Но такое предположение сейчас же падает, потому что последнее известие о заготовке камней относится к концу октября (до 8 ноября, во всяком случае) того же 1471 г., в сентябре которого вошел в Москву великий князь. Невероятно, чтобы за эти два месяца летописатель смог собрать материал о новгородском походе и соорудить из него рас­сказ, а строители - церковь Акилы. Тогда почему же, если рассказ со­ставлен позднее конца октября 1471 г., сводчик 1472 г. не дал в своем своде тех известий, которыми он мог располагать от конца октября 1471 г. до времени окончания своего труда? Недоумение наше возра­стает еще больше, когда мы углубимся в содержание известия от 10 сентября 1471 (по летописному 1472) г., т. е. известия, читавшегося на предпоследнем месте в нашем своде 1472 г. Из Венеции пришел от папы к великому князю послом Антон Фрязин. Он привез послам великого князя «листы», чтобы ехать до Рима за невестою великого князя. Оказывается, с Антоном прибыл послом от «дюкы Венецейскаго» Иван Тривизан, чтобы просить великого князя «проводить» себя до «царя Ахмута Большие Орды». Тривизан, прибыв в Москву, обратился прежде всего к своему земляку Ивану Фрязину, который жил в Москве в должности «денежника» великого князя. Иван Фрязин, узнав, что Тривизан еще не являлся к великому князю, пред­ложил ему, помимо князя «допровадить» его до царя: зачем бить об этом челом великому князю, да подавать ему за то великие подарки! Тривизан согласился на это, и был представлен великому князю как племянник Ивана Фрязина, приехавший по своим делам «да и гость-бою». Описание этого сговора оканчивается словами: «да то у великого князя утаили». Ясно, что весь рассказ написал после обнаружения этого сговора. Когда же это случилось? В своде 1479 г. мы узнаем, что этот сговор обнаружился в начале ноября следующего года. 161)

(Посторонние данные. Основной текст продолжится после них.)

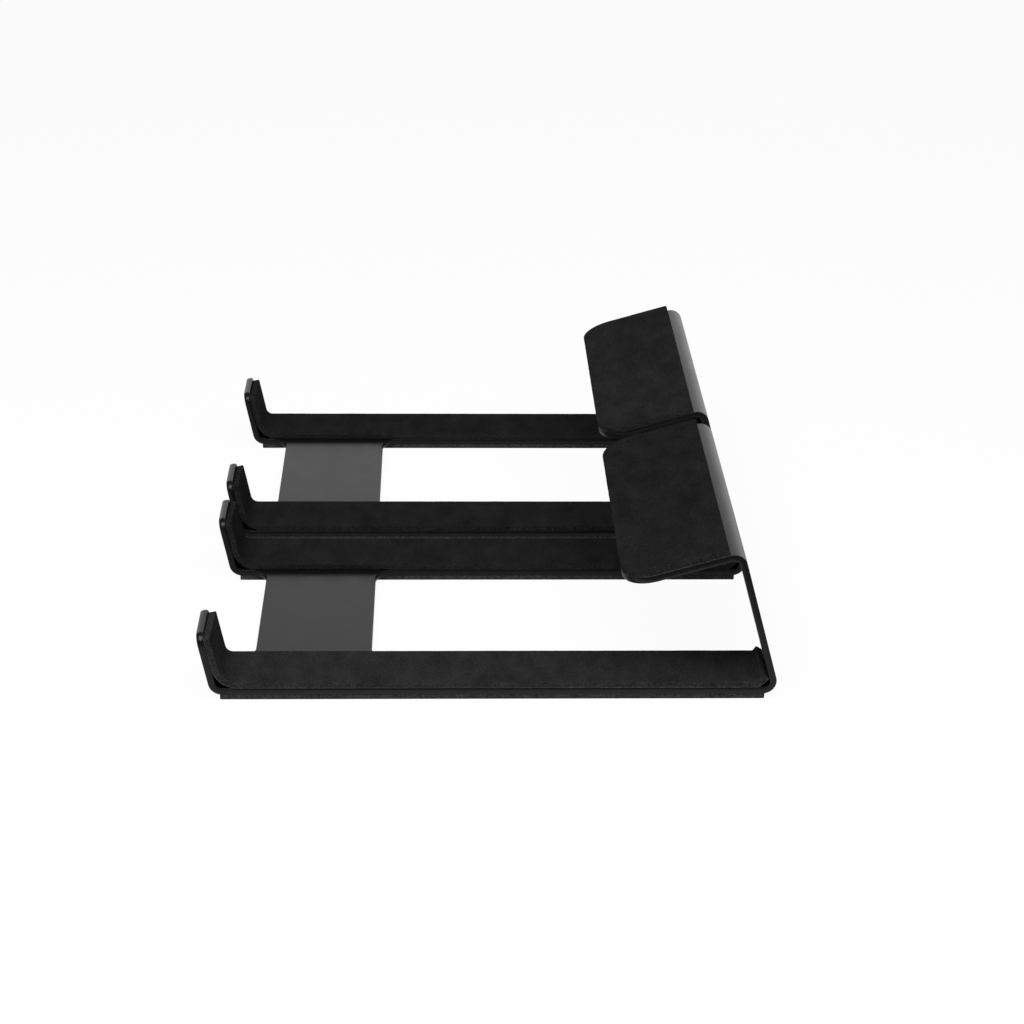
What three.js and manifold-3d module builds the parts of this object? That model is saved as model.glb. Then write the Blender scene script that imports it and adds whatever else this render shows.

Итак, мы имеем прямое указание, что сводчик работал не ранее ноября 6981 (по нашему счету 1472) г., но почему-то прервал свое изложение на конце октября предыдущего года (6980) на не­значительном известии о заготовке камней для постройки новой Ус­пенской церкви. 162)
Разгадать действительный замысел и ход работы составителя рас­смотренного нами свода 1472 г. поможет нам, как увидим ниже, анализ известий 1472 - 1479 гг. в скоро последовавшем втором Мос­ковском великокняжеском своде 1479 г.
В заключение позволительно остановиться на одной, весьма симптоматической черте Московского свода 1472 г. Взяв в основу своей первой части дефектную древнюю редакцию Софийской I, со­ставитель свода 1472 г. подверг новгородскую часть известий этой редакции известной переработке. Она сказалась не столько в опу­щении некоторых, в большинстве случаев ничтожных, новгородских известий, сколько в тенденциозной выправке многих этих записей. Так, под 6690 г. в Софийской I читается: «тогда же на зиму путь показаша новгородци князю Володимеру», а в своде 1472 г.: «тогда же на зиму ту выйде из Новагорода князь Володимер»; под 6695 г. в Софийской I: «выгнаша новгородци князя Мьстислава», а в своде 1472 г.: «выеде князь Мстислав Давыдович из Новагорода», и т. д.

-246-

Эта упорная московская точка зрения, не желающая признавать даже былые права новгородцев на изгнание князей, довольно после­довательно проведенная составителем свода 1472 г., получает смысл особого возбуждения и московской запальчивости под впечатлением остро пережитых событий 1471 г., 163) и сводчик 1479 г., имевший в руках этот свод 1472 г., везде опять восстановил по своим до­полнительным источникам первоначальное чтение всех этих испор­ченных мест. Но перед нами первая попытка переработки известий прошлого во вкусе современного политического умонастроения, за которою вскоре начнется уже безоговорочное искажение прошлого, поскольку летописи утрачивают теперь свой былой смысл документа международного характера и становятся документом внутреннего пользования.